Dass Haushalte, deren Mieten staatlich reguliert werden, günstiger leben als ohne Mietregulierung, ist eine Feststellung, die wohl keiner empirischen Analyse bedarf. Und natürlich soll es auch so sein, dass Menschen mit geringem Einkommen leistbar wohnen. Dass die Stadt Wien dafür einen eigenen Bestand zur Verfügung hat und dass ein lebhaftes gemeinnütziges Wohnungswesen existiert, ist hilfreich.

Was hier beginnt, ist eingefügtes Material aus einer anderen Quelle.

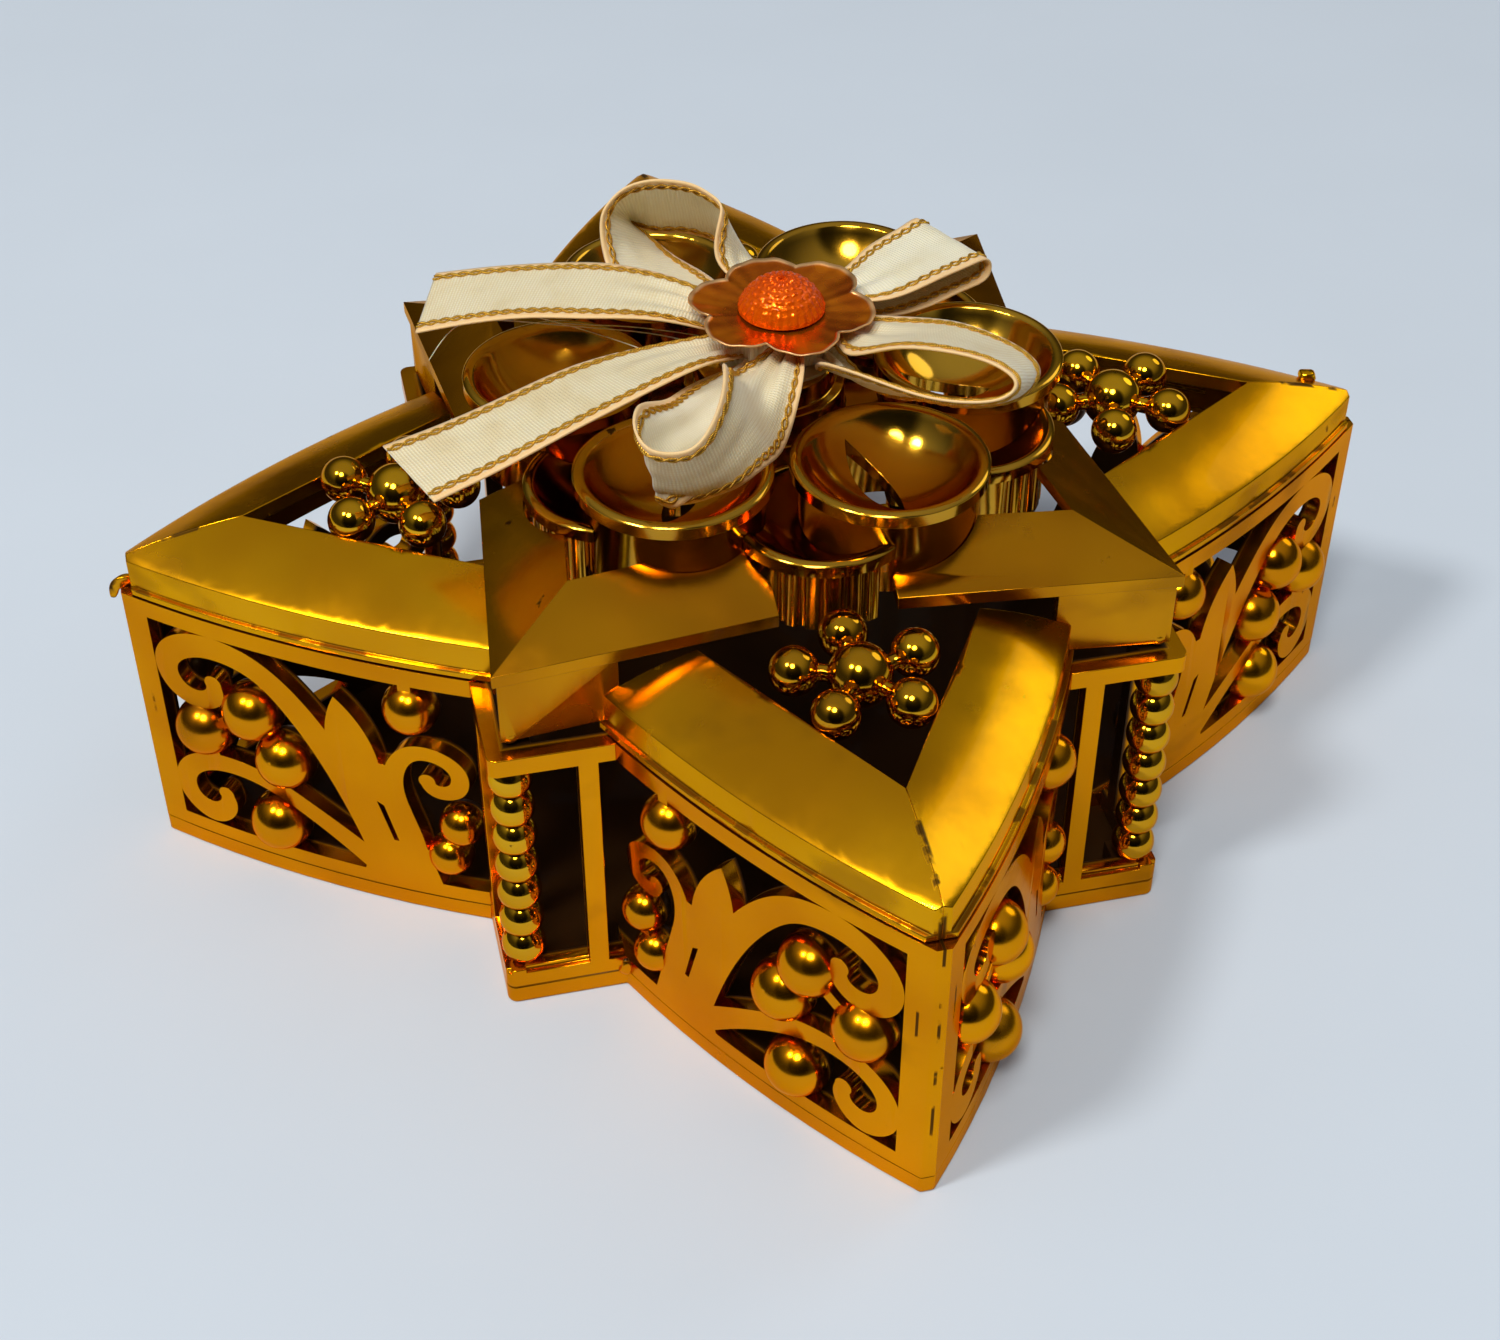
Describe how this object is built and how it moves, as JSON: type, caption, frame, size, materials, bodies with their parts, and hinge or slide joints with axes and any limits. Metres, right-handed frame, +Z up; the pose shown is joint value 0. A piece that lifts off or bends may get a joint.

Doch dass bei dieser Art der Objektförderung viel danebenfließt, ist in der ökonomischen Fachliteratur schon lange bekannt. Der New Yorker Wohnungsmarkt – seit jeher Crashtest-Dummy für missglückte Wohnungspolitik – genießt seit Jahrzehnten die akademische Aufmerksamkeit. Olsen und Barton (1983) stellten fest, dass die Haushalte in regulierten New Yorker Wohnungen finanzielle Vorteile genossen, die einer Einkommenserhöhung von bis zu 25 Prozent entsprachen. Gyourko und Linneman (1989) kamen zu vergleichbaren Einkommenseffekten; Olsen (2003) fand ähnliche Ergebnisse für andere US-Großstädte. Als sozialpolitische Maßnahme wäre das natürlich nicht zu beklagen, doch ob am Ende die richtigen Haushalte in den günstigen Wohnungen leben, ist mehr als fraglich.
Oft bekommen Haushalte, die eigentlich begütert genug sind, dass sie ihrerseits Bedürftige mitfinanzieren sollten, einen Teil ihrer Miete von der Gesellschaft (oder per Gesetz von einem privaten Vermieter) geschenkt. Solche Fehlbelegungen als unerwünschte Nebenwirkung der Objektförderung wurden zum Beispiel von Glaeser und Luttmer (2003) beschrieben. Da die Preise infolge der staatlichen Eingriffe falsch sind und nicht mehr das Verhältnis von Angebot und Nachfrage widerspiegeln, wohnen die Haushalte am Ende auch in den „falschen“ Wohnungen. Van Ommeren und Van der Vlist (2016) gehen so weit zu sagen, dass die Zuteilung der Wohnungen an die Haushalte am Ende kaum besser als nach dem Zufallsprinzip erfolgt, wenn man Wartelisten statt Preise als Verteilungsmechanismus verwendet. Auch hierzulande ist das Problem geläufig. Wenn die Kinder aus dem Haus sind, bleiben Ältere oft in ihren viel zu großen Wohnungen, da eine kleinere Wohnung zu teuer wäre.[1] Man stelle sich vor, andere Märkte wären derart dysfunktional.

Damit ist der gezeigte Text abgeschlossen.